Wood Chips
From the shores of Lake Superior (The Third Coast)
As a global community, but also as a small neighborhood here in Michigan’s Upper Peninsula, we are experiencing these days hard, tough, and bitter lessons in humility. Fierce landscapes of rock and forest, ice and snow surround us most of the year here teaching us to measure and appreciate our days. But now the global pandemic has devastated airline travel, put on-hold long anticipated trips and reunions with friends and family. According to the CDC, it’s been responsible for 160,000 deaths in the United States since March of 2020.
In a recent book review printed in the New York Times, Laura Marris quotes the French novelist Albert Camus on what such experiences teach us about being watchful, attentive, and cautious. Camus warns against high expectations, challenging more popular beliefs that if we just find the right vaccine all shall be well. Writing in 1947, Camus set his story “The Plague” in French Algeria. Some critics regard it as a commentary on the human condition, a metaphor about rise of the Third Reich in Germany. Marris thinks it also carries an important, cautious message about expectations for us facing COVID-19 in 2020.

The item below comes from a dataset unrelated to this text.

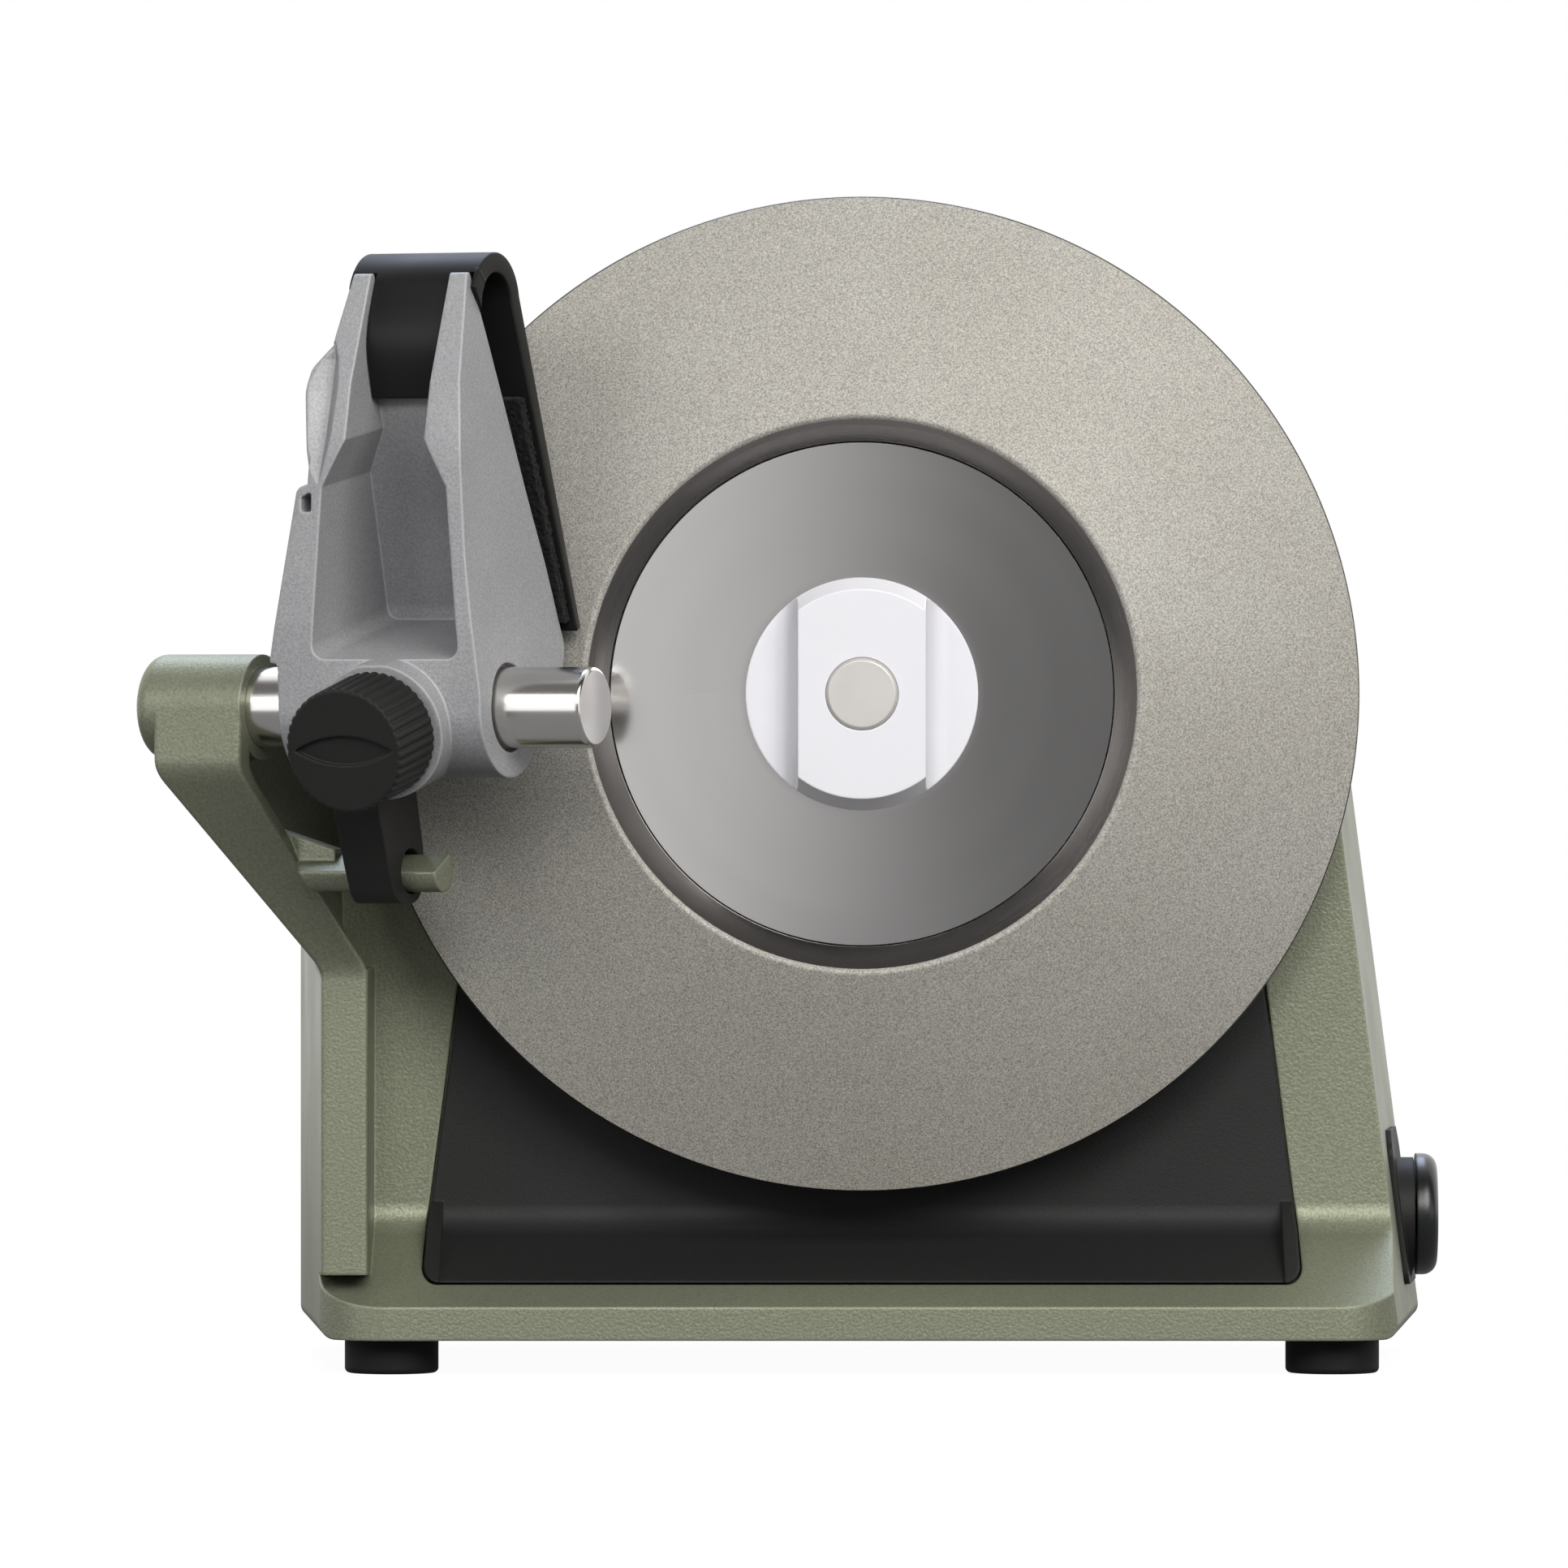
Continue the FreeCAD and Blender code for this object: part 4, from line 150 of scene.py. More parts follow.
@dataclass(frozen=True)
class Finish:
    """A real material and the way its surface was made.

    The surface relief is a noise with cells as wide as grain_mm, and patches as wide as patch_mm shift
    the colour towards a second one and the roughness up and down. Rounded edges get a painted highlight:
    their colour moves towards a lighter edge colour.
    """

    name: str
    colour: str
    second: str
    roughness: float
    grain_mm: float
    relief_mm: float
    patch_mm: float
    edge_mm: float
    metallic: float = 0.0
    patch_share: float = 0.5
    roughness_spread: float = 0.05
    edge_highlight_colour: str = ""
    edge_highlight_share: float = 0.0
    speckle: float = 0.0
    specular: float = 0.5
    anisotropy: float = 0.0
    coat: float = 0.0
    sheen: float = 0.0
    lay: Lay = Lay.GRAIN

    def coordinates(self, tree: Tree) -> Socket:
        """Gives the place that the pattern reads, in metres.

        For a turned surface the place is (distance from the shaft, a little of the angle, depth), so
        the lines run round the shaft as a lathe tool leaves them.

        Args:
            tree: the material's node tree.

        Returns:
            The socket with the place.
        """
        if self.lay is not Lay.TURNED:
            return add_node(tree, "ShaderNodeTexCoord").outputs["Object"]
        parts = add_node(tree, "ShaderNodeSeparateXYZ", {0: self.from_shaft(tree)})
        flat = add_node(tree, "ShaderNodeCombineXYZ", {"X": parts.outputs["X"], "Y": parts.outputs["Z"]})
        radius = add_node(tree, "ShaderNodeVectorMath", {0: flat.outputs[0]}, operation="LENGTH")
        angle = add_node(tree, "ShaderNodeMath", {0: parts.outputs["Z"], 1: parts.outputs["X"]},
                         operation="ARCTAN2")
        short = add_node(tree, "ShaderNodeMath", {0: angle.outputs[0], 1: LINE_DRIFT}, operation="MULTIPLY")
        return add_node(tree, "ShaderNodeCombineXYZ", {
            "X": radius.outputs["Value"], "Y": short.outputs[0], "Z": parts.outputs["Y"]}).outputs[0]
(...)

“Indeed, as he heard the cries of delight rising from the city that a serum (vaccine) had been found, Rieux remembered that this delight was always threatened, for he knew what this joyous crowd did not, and what you can read in books – that the germ of the plaque never dies or disappears, that it can lie dormant for decades in furniture and linens, that it waits patiently in rooms, in basements, in trunks, among handkerchiefs and paperwork, and that perhaps the day would come when, for the sorrow and education of men, the plaque would revive its rats and dispatch them to die in a happy city.”